WHAT NEEDS TO BE DONE: In the records below, locate the line containing "imported = [obj", then output that line and all later lines exactly, through the last one.

++++ INFORMATION SUPPLIED

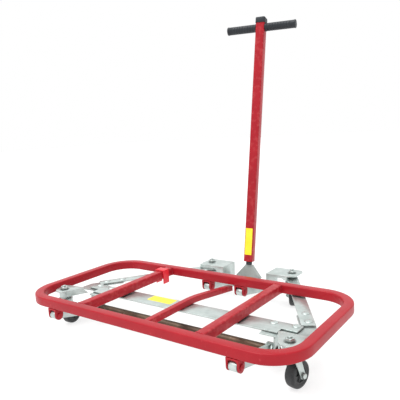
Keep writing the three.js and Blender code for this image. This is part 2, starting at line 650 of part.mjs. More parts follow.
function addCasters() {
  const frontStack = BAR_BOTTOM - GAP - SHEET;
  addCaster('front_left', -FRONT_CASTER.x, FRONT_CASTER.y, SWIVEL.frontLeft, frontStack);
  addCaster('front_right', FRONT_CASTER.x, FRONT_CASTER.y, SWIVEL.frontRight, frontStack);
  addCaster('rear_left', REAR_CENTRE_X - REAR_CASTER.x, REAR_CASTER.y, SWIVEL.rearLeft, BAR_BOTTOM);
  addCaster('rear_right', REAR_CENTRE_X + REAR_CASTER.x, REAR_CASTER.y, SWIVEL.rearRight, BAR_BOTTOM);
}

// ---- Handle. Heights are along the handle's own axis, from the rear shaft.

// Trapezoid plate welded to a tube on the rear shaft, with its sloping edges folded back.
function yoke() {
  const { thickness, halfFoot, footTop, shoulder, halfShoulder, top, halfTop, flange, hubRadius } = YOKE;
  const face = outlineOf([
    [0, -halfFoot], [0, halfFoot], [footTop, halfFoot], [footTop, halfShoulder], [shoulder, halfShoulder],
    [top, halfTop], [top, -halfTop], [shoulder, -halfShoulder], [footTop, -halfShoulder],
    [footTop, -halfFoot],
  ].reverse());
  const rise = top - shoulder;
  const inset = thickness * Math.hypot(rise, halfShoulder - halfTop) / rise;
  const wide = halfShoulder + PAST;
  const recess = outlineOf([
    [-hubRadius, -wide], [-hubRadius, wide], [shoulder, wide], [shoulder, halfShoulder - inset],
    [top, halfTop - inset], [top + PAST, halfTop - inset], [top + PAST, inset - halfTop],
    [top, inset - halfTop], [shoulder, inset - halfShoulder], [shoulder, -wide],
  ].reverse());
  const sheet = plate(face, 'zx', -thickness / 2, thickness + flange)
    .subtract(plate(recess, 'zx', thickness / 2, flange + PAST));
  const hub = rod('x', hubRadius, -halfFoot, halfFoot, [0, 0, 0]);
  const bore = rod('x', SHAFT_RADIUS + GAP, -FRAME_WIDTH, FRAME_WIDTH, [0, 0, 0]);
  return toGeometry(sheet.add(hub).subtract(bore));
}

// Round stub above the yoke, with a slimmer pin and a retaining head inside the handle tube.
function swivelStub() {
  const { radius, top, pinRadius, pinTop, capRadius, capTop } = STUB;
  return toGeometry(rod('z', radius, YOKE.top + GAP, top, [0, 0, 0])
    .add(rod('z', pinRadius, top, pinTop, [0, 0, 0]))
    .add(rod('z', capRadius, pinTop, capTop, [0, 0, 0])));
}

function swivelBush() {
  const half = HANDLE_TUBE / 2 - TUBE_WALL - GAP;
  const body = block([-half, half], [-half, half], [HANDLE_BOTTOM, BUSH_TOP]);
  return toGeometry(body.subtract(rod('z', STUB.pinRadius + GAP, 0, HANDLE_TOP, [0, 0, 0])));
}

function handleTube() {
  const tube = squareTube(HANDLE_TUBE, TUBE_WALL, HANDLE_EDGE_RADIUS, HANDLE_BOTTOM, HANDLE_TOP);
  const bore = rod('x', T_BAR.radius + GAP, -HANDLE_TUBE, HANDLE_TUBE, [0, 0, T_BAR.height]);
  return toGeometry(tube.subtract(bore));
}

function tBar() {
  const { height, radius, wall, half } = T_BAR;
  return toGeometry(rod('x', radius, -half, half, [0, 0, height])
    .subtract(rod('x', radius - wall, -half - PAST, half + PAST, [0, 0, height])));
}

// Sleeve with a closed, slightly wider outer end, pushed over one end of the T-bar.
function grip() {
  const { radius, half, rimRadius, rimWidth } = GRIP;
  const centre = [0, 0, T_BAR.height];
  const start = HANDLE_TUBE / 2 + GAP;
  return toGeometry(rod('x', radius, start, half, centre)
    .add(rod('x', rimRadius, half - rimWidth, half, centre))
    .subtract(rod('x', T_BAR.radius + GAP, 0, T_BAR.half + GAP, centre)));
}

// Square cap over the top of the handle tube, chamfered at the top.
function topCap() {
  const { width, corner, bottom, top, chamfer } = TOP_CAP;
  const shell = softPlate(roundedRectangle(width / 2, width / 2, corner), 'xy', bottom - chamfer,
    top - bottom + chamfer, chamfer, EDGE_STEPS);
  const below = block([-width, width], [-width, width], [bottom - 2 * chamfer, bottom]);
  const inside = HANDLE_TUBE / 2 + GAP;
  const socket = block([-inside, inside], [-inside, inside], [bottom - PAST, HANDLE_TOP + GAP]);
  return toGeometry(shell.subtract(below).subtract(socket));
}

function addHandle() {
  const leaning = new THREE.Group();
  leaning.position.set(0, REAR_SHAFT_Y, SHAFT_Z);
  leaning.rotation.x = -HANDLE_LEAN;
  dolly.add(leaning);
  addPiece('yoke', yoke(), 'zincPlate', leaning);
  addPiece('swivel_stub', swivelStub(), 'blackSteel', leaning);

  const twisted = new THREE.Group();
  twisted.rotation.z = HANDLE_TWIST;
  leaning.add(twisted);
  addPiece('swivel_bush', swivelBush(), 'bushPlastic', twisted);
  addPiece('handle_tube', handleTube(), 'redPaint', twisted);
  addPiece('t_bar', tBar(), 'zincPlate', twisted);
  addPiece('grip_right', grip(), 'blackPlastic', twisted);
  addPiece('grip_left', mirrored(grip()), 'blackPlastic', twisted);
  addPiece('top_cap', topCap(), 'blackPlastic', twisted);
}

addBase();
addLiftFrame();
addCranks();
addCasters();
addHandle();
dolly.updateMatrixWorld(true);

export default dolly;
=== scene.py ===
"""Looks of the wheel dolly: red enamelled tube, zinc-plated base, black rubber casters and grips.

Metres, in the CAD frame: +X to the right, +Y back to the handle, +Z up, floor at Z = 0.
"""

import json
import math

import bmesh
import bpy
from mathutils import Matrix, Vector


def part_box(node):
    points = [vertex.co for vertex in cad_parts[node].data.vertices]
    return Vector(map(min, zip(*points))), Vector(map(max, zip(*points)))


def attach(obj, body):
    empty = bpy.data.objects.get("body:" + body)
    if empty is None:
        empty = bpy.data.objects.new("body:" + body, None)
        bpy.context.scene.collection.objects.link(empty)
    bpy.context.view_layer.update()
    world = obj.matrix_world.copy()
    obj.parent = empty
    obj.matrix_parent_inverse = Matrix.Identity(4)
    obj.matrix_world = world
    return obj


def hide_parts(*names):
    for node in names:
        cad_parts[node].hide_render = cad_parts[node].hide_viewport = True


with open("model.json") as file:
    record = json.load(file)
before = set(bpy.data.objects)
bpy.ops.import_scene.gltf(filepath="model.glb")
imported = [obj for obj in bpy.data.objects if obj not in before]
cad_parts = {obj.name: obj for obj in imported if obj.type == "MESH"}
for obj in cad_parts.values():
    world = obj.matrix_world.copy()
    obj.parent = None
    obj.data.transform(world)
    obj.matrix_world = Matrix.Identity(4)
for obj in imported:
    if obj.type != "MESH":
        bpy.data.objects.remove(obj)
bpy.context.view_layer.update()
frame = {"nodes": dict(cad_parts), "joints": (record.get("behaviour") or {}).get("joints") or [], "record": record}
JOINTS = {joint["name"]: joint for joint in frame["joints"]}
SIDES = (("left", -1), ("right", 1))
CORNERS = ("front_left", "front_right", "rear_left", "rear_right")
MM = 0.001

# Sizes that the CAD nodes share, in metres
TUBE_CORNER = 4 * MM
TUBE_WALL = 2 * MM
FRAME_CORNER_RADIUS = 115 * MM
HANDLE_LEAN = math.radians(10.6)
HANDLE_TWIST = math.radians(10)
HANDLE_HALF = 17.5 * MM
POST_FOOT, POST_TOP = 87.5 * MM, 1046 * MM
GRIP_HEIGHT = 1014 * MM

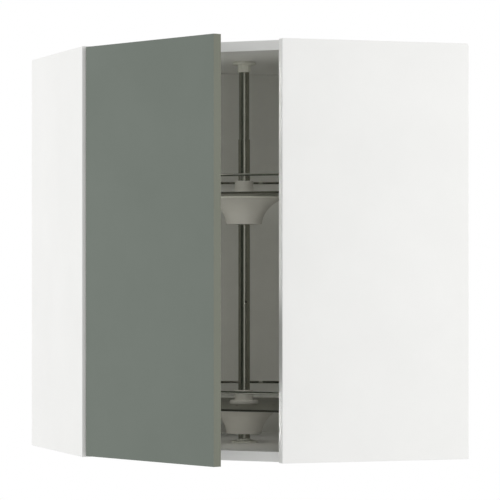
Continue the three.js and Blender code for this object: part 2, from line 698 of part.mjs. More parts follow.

++++++++

EXERCISE RESPONSE:
imported = [obj for obj in bpy.data.objects if obj not in before]
cad_parts = {obj.name: obj for obj in imported if obj.type == "MESH"}
for obj in cad_parts.values():
    world = obj.matrix_world.copy()
    obj.parent = None
    obj.data.transform(world)
    obj.matrix_world = Matrix.Identity(4)
for obj in imported:
    if obj.type != "MESH":
        bpy.data.objects.remove(obj)
bpy.context.view_layer.update()
frame = {"nodes": dict(cad_parts), "joints": (record.get("behaviour") or {}).get("joints") or [], "record": record}
JOINTS = {joint["name"]: joint for joint in frame["joints"]}
SIDES = (("left", -1), ("right", 1))
CORNERS = ("front_left", "front_right", "rear_left", "rear_right")
MM = 0.001

# Sizes that the CAD nodes share, in metres
TUBE_CORNER = 4 * MM
TUBE_WALL = 2 * MM
FRAME_CORNER_RADIUS = 115 * MM
HANDLE_LEAN = math.radians(10.6)
HANDLE_TWIST = math.radians(10)
HANDLE_HALF = 17.5 * MM
POST_FOOT, POST_TOP = 87.5 * MM, 1046 * MM
GRIP_HEIGHT = 1014 * MM

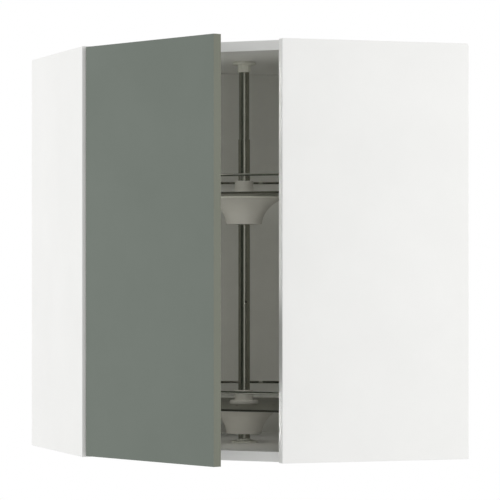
Continue the three.js and Blender code for this object: part 2, from line 698 of part.mjs. More parts follow.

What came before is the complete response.